> **DATASET SECTION**:
-------

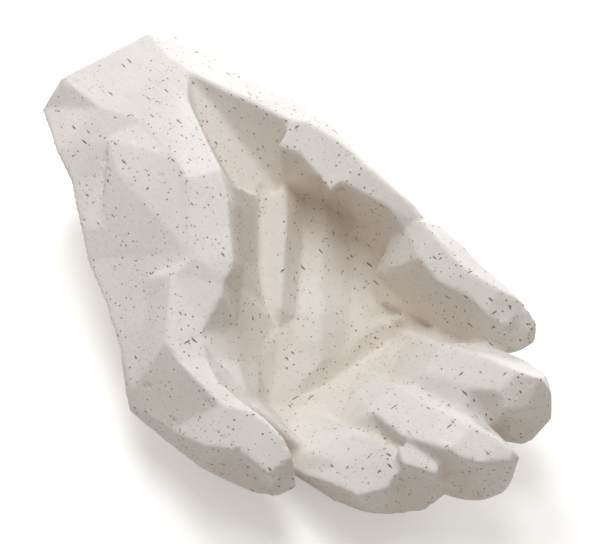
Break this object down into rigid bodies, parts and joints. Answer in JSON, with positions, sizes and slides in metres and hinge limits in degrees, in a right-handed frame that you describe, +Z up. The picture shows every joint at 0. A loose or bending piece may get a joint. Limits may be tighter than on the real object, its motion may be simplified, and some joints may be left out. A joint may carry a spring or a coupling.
{
  "type": "ceramic hand sculpture",
  "caption": "Faceted open hand in matt clay, palm up and cupped, that stands on felt pads as an ornament and holds small things.",
  "frame": {"origin": "centre of the bounding box in plan, at the height of the surface that the felt pads stand on", "axes": "+X runs from the wrist to the fingertips, +Y to the little-finger side (the thumb is on -Y), +Z up; a right hand with its palm up"},
  "size_m": [0.1994, 0.107, 0.0525],
  "materials": {
    "clay": "matt unglazed grogged clay, off-white, with fine pores and tool marks",
    "felt": "pressed wool felt, light grey-beige"
  },
  "bodies": {
    "root": {"hand_body": "clay", "felt_pad_heel": "felt", "felt_pad_thumb_side": "felt", "felt_pad_little_side": "felt"}
  },
  "joints": []
}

-------

> **AIM**: Extract all of the data above without altering anything.

> **RESULT**:
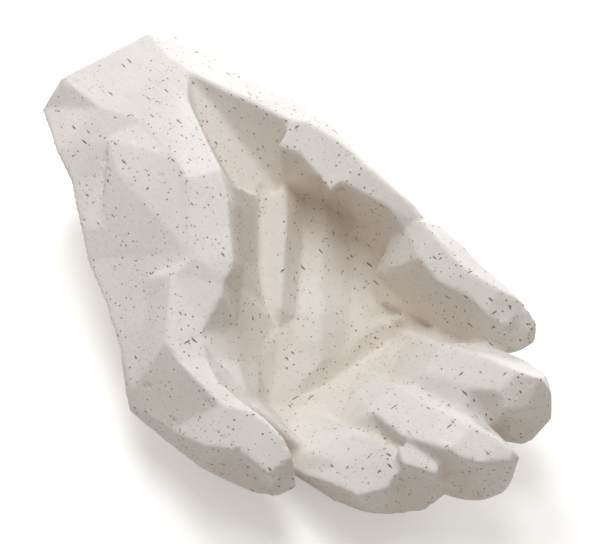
Break this object down into rigid bodies, parts and joints. Answer in JSON, with positions, sizes and slides in metres and hinge limits in degrees, in a right-handed frame that you describe, +Z up. The picture shows every joint at 0. A loose or bending piece may get a joint. Limits may be tighter than on the real object, its motion may be simplified, and some joints may be left out. A joint may carry a spring or a coupling.
{
  "type": "ceramic hand sculpture",
  "caption": "Faceted open hand in matt clay, palm up and cupped, that stands on felt pads as an ornament and holds small things.",
  "frame": {"origin": "centre of the bounding box in plan, at the height of the surface that the felt pads stand on", "axes": "+X runs from the wrist to the fingertips, +Y to the little-finger side (the thumb is on -Y), +Z up; a right hand with its palm up"},
  "size_m": [0.1994, 0.107, 0.0525],
  "materials": {
    "clay": "matt unglazed grogged clay, off-white, with fine pores and tool marks",
    "felt": "pressed wool felt, light grey-beige"
  },
  "bodies": {
    "root": {"hand_body": "clay", "felt_pad_heel": "felt", "felt_pad_thumb_side": "felt", "felt_pad_little_side": "felt"}
  },
  "joints": []
}